YPA: Can well-being be realized in the current globalized society?
PS: Indigenous communities have practiced the Vivir Bien for centuries even before capitalism but if the question is “can it flourish and expand within the current capitalist system?”, no it cannot, it’s not possible. It will come into contradiction with the capitalist system because the capitalist system needs growth, if there is no economic growth capital cannot expand, it cannot have profit, therefore it will not exist. So, who wants endless economic growth? It’s capital. We have well-being on the other hand saying the opposite, so at some point between Vivir Bien and capitalism you will have a clash. So can this way of life be realized in globalized world that is dominated by capitalism everywhere? No. You can have it at some local communities, and local experiences, but even at a national level it is very complicated because all nations are part of this globalized world.
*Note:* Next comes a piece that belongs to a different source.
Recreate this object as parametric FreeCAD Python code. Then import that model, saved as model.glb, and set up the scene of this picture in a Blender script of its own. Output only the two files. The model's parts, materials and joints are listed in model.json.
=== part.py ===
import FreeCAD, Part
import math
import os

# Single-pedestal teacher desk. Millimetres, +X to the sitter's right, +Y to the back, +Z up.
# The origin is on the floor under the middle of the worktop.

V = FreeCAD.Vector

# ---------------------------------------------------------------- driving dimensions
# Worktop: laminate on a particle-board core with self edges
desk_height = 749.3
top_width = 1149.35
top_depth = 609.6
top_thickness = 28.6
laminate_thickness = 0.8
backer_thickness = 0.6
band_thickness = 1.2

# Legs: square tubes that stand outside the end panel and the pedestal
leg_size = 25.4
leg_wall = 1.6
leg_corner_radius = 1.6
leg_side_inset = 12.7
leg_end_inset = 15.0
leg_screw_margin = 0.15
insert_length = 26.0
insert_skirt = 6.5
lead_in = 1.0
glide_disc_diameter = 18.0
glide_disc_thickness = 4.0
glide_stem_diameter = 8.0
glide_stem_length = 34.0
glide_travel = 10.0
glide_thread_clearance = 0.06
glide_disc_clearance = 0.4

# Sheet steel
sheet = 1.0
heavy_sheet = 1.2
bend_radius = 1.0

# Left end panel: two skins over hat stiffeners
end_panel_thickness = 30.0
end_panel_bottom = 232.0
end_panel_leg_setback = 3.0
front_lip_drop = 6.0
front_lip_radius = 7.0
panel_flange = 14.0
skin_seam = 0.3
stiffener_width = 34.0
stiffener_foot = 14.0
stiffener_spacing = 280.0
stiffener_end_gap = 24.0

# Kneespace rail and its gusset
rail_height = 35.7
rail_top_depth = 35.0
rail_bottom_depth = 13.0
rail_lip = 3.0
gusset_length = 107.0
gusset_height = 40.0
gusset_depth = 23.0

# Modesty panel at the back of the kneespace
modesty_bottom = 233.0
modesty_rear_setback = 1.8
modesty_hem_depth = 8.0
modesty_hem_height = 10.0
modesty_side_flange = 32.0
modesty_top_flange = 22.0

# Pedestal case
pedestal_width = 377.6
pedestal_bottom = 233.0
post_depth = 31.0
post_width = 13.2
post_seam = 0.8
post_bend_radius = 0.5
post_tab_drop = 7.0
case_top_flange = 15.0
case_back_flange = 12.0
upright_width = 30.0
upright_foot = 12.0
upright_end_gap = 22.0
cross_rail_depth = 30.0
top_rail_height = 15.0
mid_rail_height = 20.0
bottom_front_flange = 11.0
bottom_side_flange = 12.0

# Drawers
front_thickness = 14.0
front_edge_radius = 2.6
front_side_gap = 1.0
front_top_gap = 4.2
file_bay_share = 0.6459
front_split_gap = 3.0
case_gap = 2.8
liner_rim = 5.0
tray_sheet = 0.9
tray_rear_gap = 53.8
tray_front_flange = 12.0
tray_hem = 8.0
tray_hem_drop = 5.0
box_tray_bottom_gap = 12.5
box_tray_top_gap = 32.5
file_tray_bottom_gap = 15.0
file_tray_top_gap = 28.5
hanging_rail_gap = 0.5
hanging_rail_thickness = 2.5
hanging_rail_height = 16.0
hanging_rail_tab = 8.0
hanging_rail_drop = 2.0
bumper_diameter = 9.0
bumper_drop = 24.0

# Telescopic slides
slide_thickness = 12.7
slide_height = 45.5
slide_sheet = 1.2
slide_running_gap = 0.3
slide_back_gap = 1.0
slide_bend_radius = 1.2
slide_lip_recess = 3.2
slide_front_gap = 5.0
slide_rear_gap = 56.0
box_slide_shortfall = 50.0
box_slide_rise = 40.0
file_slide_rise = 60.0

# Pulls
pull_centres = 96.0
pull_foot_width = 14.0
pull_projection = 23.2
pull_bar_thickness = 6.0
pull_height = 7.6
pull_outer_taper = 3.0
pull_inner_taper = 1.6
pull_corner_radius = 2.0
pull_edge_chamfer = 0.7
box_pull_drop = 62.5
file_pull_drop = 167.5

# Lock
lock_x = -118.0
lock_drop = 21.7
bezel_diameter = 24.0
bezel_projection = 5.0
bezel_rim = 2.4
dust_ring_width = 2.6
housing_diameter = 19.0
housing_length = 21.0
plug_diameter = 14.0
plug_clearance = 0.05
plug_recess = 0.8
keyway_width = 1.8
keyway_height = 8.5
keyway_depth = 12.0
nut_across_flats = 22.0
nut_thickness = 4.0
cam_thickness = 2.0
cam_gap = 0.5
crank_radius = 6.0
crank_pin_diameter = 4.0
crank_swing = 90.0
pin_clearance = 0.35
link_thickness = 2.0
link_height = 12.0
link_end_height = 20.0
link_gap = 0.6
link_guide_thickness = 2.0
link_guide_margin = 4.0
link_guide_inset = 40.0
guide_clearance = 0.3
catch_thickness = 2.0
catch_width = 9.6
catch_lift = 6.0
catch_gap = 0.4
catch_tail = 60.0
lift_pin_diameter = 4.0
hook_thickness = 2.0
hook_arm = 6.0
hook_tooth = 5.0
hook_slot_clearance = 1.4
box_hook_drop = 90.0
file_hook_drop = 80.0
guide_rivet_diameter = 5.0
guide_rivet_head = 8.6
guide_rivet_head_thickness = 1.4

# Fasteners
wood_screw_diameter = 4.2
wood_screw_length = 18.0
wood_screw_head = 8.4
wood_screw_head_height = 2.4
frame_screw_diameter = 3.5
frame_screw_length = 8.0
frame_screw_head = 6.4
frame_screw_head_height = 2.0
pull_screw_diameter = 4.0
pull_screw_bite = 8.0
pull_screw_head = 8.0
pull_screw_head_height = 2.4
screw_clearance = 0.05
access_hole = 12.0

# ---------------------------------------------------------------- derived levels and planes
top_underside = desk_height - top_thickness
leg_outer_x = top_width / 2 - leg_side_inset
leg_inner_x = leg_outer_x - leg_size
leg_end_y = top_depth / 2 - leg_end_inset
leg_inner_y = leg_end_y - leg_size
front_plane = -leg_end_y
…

YPA: In your talk you where positive about the concept of well-being, in the same you mention weaknesses and limitations. Could you please explain on this?
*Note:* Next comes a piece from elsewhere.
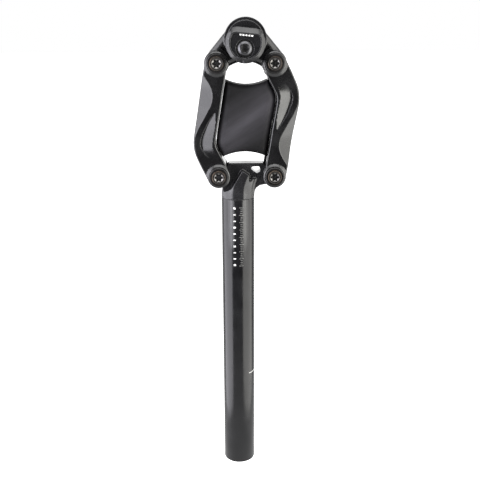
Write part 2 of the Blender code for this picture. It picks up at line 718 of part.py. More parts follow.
def main():
    clear_scene()
    anodised = make_material("black_anodised", (0.018, 0.018, 0.02), 0.32, 0.6)
    tube_black = make_material("tube_black", (0.02, 0.02, 0.022), 0.28, 0.6)
    rubber = make_material("dark_rubber", (0.035, 0.035, 0.038), 0.6, 0.0)
    steel = make_material("shaft_steel", (0.45, 0.45, 0.46), 0.3, 1.0)
    bolt_steel = make_material("bolt_steel", (0.25, 0.22, 0.19), 0.3, 1.0)
    bronze = make_material("bushing_bronze", (0.42, 0.3, 0.18), 0.4, 1.0)
    washer_black = make_material("washer_black", (0.03, 0.025, 0.022), 0.35, 0.4)

    points = pivots()
    rear_axis = joint_axis("rear_link_axis", *points["lower_rear"])
    front_axis = joint_axis("front_link_axis", *points["lower_front"])
    elastomer_axis = joint_axis("elastomer_axis", *ELASTOMER_AXIS)
    head_axis = joint_axis("upper_head_axis", *points["upper_rear"], rear_axis)
    clamp_axis = joint_axis("clamp_axis", BARREL_X, BARREL_Z, head_axis)

    build_tube(tube_black)
    build_lower_head(anodised)
    carry(head_axis, [build_upper_head(anodised)])
    rear_link, front_link = build_links(anodised)
    carry(rear_axis, [rear_link])
    carry(front_axis, [front_link])
    carry(elastomer_axis, [build_elastomer(rubber)])
    for name in points:
        turning, bushings = build_pivot(name, steel, bolt_steel, bronze, washer_black)
        carry(rear_axis if name.endswith("rear") else front_axis, turning)
        if name.startswith("upper"):
            carry(head_axis, bushings)
    for side, hand in SIDES:
        carry(clamp_axis, [build_inner_clamp(f"inner_clamp_{hand}", side, anodised)])
        carry(clamp_axis, [build_outer_clamp(f"outer_clamp_{hand}", side, anodised)])
    carry(clamp_axis, [build_clamp_bolt(bolt_steel), build_clamp_nut(bolt_steel)])
    carry(clamp_axis, [build_clamp_washer(bolt_steel)])


main()
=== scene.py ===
"""Looks of the suspension seatpost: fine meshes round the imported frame, finishes, light and camera.

Lengths are in metres, as in the frame. The fields that shape the forged pieces take
millimetres, and are negative inside the piece.
"""

import json
import math

import bmesh
import bpy
import numpy as np
from mathutils import Matrix, Vector


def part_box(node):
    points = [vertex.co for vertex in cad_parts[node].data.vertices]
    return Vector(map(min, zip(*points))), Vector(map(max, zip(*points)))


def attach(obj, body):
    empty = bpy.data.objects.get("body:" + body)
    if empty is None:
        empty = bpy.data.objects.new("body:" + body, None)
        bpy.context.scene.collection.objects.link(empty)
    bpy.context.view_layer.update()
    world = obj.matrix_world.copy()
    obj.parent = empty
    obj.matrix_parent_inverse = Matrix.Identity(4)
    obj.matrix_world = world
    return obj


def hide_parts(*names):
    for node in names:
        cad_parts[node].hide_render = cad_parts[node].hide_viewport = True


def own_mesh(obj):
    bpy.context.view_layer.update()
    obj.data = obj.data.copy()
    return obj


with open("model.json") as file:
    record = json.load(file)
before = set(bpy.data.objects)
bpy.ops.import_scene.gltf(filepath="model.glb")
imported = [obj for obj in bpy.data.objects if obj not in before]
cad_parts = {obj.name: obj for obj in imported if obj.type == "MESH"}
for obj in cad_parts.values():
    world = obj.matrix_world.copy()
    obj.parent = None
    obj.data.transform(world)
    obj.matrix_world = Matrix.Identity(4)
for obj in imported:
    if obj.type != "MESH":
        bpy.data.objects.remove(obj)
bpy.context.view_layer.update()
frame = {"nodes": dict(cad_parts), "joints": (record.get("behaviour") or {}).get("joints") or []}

MM = 0.001
SIDES = ((-1, "right"), (1, "left"))

HINGES = {j["name"]: Vector(j["pos_m"]) for j in frame["joints"] if j["type"] == "hinge"}
LOWER_REAR = HINGES["rear_link_swing"]
LOWER_FRONT = HINGES["front_link_swing"]
UPPER_REAR = HINGES["upper_head_level"]
UPPER_FRONT = LOWER_FRONT + UPPER_REAR - LOWER_REAR
BARREL = HINGES["clamp_tilt"]
PIVOTS = {
    "lower_rear": LOWER_REAR, "lower_front": LOWER_FRONT,
    "upper_rear": UPPER_REAR, "upper_front": UPPER_FRONT,
}
LINK_LENGTH = (UPPER_REAR - LOWER_REAR).length / MM
LINK_LEAN = math.atan2(LOWER_REAR.x - UPPER_REAR.x, UPPER_REAR.z - LOWER_REAR.z)
FULL_SWING = math.radians(next(
    j["range_deg"][1] for j in frame["joints"] if j["name"] == "rear_link_swing"))
CLAMP_TILT = math.radians(6)

# Sizes that the heads and the links share, in mm. Ears are the links' round ends.
# A steepness is how fast a slanted field grows, and divides it back to mm.
BOSS_RADIUS = 8.2
UPPER_BOSS_RADIUS = 10.0
BOSS_HALF_WIDTH = 11.6
BOSS_BORE = 6.2
EAR_RADIUS = 9.3
EAR_INNER = 13.0
EAR_TOP_RADIUS = 8.2
EAR_BORE = 5.0
EAR_CONE, EAR_CONE_STEEPNESS = 1.57, 1.86
LINK_HALF_WIDTH = 18.4
LINK_FACE = 17.0
LINK_ENDS = (-3.8, 94.3)
FLANK_SLANT, FLANK_STEEPNESS = 0.9, 1.345
POCKET_SLOPE = 0.3
POCKET_ENDS = (15.0, 52.0)
POCKET_GROWTH = 10.0
WASHER_RADIUS = 7.7
WEB_HALF_WIDTH = 6.5
WEB_TOP = 9.4
SWING_CLEARANCE = 0.7
FORK_CLEARANCE = 0.9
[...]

PS: Vivir Bien is not the answer to everything, it is a vision that has some strengths and weaknesses, one of the weaknesses is that it does not know how to deal with patriarchy and we cannot imagine a new kind of society if we do not dismantle patriarchy. Furthermore, it is a vision that has not really theorized about the issue of the state, what I am saying is coming from my experience in the Bolivian government with Evo Morales. We did not have that perspective before. So the Vivir Bien has these weaknesses and therefore needs to be complimented by other visions like the commons, ecofeminism, degrowth and deglobalization and only by complimenting it with these other visions are we able to develop real systemic alternatives to our situation.